You may wish to first refer to this other answer of mine for a discussion of a very similar case:

Why is [PdCl4]2- square planar whereas [NiCl4]2- is tetrahedral?

There, the comparison is between a 3d and a 4d metal. However, the factors that affect the geometry of a $\mathrm{d^8}$ complex are the same. They are described in much more detail in that link. To summarise:

  1. Adoption of a square planar geometry is favoured due to occupation of four low-energy orbitals formed.

  2. Adoption of a tetrahedral geometry is favoured due to (a) relief of steric repulsions; and (b) the relief of electron-electron repulsions due to adoption of a high-spin configuration.

When the ligand is $\ce{CN-}$, a strong sigma donor and pi acceptor, the corresponding splitting of the orbitals in $D_\mathrm{4h}$ symmetry will be very large. Consequently, the electronic stabilisation derived upon adoption of a square planar geometry in $\ce{[Ni(CN)4]^2-}$ is much larger than for other complexes, e.g. $\ce{[NiCl4]^2-}$.

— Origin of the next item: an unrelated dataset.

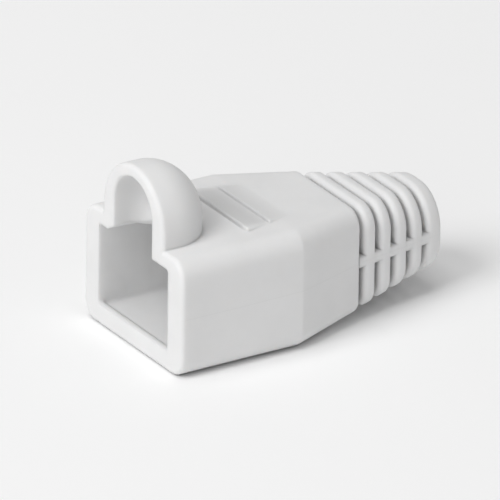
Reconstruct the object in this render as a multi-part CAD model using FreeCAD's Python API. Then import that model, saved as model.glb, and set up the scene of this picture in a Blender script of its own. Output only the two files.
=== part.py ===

It's quite possible that the linear ligand $\ce{CN-}$ also introduces less steric repulsions in a square planar geometry than a halide, like $\ce{Cl-}$ or $\ce{Br-}$, would. However, the main factor is likely to simply be the large electronic stabilisation, which in turn derives from the fact that $\ce{CN-}$ is very high in the spectrochemical series.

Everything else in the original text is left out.